__What is expected__
Output every line below exactly.

-- START OF Provided material --

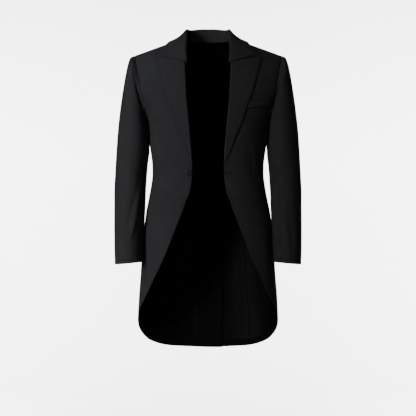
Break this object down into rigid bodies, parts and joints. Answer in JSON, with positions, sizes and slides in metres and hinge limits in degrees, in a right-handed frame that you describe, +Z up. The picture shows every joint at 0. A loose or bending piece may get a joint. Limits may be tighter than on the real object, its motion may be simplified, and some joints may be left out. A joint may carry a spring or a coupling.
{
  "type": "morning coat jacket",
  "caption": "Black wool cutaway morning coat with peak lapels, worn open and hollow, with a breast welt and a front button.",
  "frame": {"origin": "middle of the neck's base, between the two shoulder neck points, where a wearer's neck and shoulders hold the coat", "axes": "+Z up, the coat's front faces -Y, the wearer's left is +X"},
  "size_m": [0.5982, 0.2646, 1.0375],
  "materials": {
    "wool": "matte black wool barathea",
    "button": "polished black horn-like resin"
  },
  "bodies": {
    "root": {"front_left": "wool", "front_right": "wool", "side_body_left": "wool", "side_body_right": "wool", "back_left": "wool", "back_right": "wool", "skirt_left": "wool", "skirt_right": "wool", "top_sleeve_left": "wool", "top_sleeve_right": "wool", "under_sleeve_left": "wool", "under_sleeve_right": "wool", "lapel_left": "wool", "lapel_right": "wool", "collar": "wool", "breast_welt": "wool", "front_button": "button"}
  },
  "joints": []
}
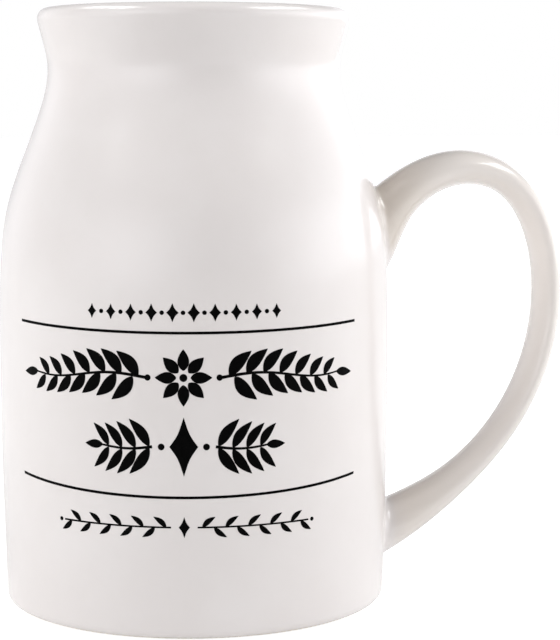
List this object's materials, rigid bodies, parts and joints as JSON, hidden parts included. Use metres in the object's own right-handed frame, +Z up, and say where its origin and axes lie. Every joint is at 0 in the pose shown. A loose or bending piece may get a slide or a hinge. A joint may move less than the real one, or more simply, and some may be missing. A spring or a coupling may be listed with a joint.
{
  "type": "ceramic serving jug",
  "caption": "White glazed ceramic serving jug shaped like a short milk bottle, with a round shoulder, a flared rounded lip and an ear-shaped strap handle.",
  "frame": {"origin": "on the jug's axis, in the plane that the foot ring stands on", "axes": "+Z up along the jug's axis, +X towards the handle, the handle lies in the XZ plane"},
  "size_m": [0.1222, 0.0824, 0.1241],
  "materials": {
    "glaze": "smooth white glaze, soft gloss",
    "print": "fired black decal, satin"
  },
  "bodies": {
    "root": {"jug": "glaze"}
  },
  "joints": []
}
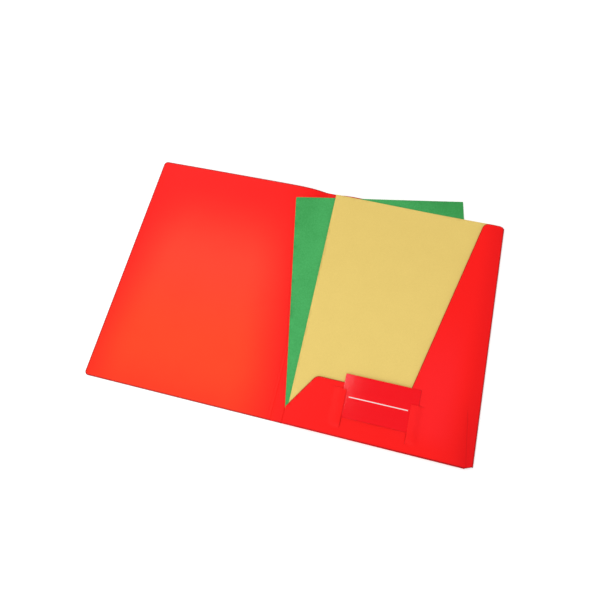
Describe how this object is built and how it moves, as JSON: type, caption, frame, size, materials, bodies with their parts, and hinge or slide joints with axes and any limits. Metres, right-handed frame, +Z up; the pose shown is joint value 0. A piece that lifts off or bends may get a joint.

-- END OF Provided material --

__The response__
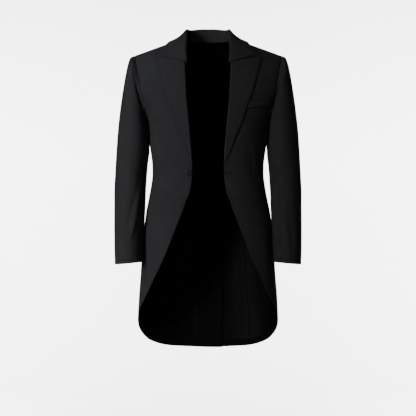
Break this object down into rigid bodies, parts and joints. Answer in JSON, with positions, sizes and slides in metres and hinge limits in degrees, in a right-handed frame that you describe, +Z up. The picture shows every joint at 0. A loose or bending piece may get a joint. Limits may be tighter than on the real object, its motion may be simplified, and some joints may be left out. A joint may carry a spring or a coupling.
{
  "type": "morning coat jacket",
  "caption": "Black wool cutaway morning coat with peak lapels, worn open and hollow, with a breast welt and a front button.",
  "frame": {"origin": "middle of the neck's base, between the two shoulder neck points, where a wearer's neck and shoulders hold the coat", "axes": "+Z up, the coat's front faces -Y, the wearer's left is +X"},
  "size_m": [0.5982, 0.2646, 1.0375],
  "materials": {
    "wool": "matte black wool barathea",
    "button": "polished black horn-like resin"
  },
  "bodies": {
    "root": {"front_left": "wool", "front_right": "wool", "side_body_left": "wool", "side_body_right": "wool", "back_left": "wool", "back_right": "wool", "skirt_left": "wool", "skirt_right": "wool", "top_sleeve_left": "wool", "top_sleeve_right": "wool", "under_sleeve_left": "wool", "under_sleeve_right": "wool", "lapel_left": "wool", "lapel_right": "wool", "collar": "wool", "breast_welt": "wool", "front_button": "button"}
  },
  "joints": []
}
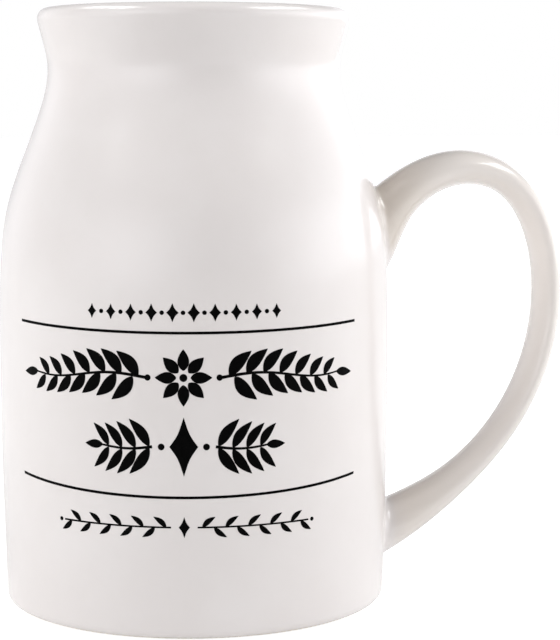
List this object's materials, rigid bodies, parts and joints as JSON, hidden parts included. Use metres in the object's own right-handed frame, +Z up, and say where its origin and axes lie. Every joint is at 0 in the pose shown. A loose or bending piece may get a slide or a hinge. A joint may move less than the real one, or more simply, and some may be missing. A spring or a coupling may be listed with a joint.
{
  "type": "ceramic serving jug",
  "caption": "White glazed ceramic serving jug shaped like a short milk bottle, with a round shoulder, a flared rounded lip and an ear-shaped strap handle.",
  "frame": {"origin": "on the jug's axis, in the plane that the foot ring stands on", "axes": "+Z up along the jug's axis, +X towards the handle, the handle lies in the XZ plane"},
  "size_m": [0.1222, 0.0824, 0.1241],
  "materials": {
    "glaze": "smooth white glaze, soft gloss",
    "print": "fired black decal, satin"
  },
  "bodies": {
    "root": {"jug": "glaze"}
  },
  "joints": []
}
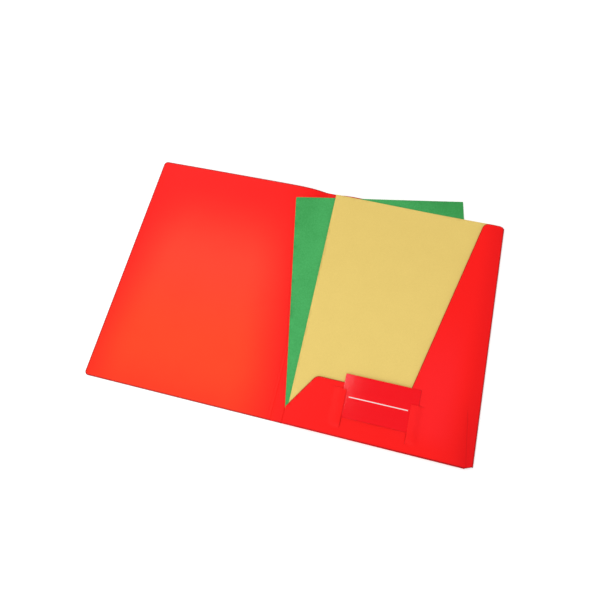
Describe how this object is built and how it moves, as JSON: type, caption, frame, size, materials, bodies with their parts, and hinge or slide joints with axes and any limits. Metres, right-handed frame, +Z up; the pose shown is joint value 0. A piece that lifts off or bends may get a joint.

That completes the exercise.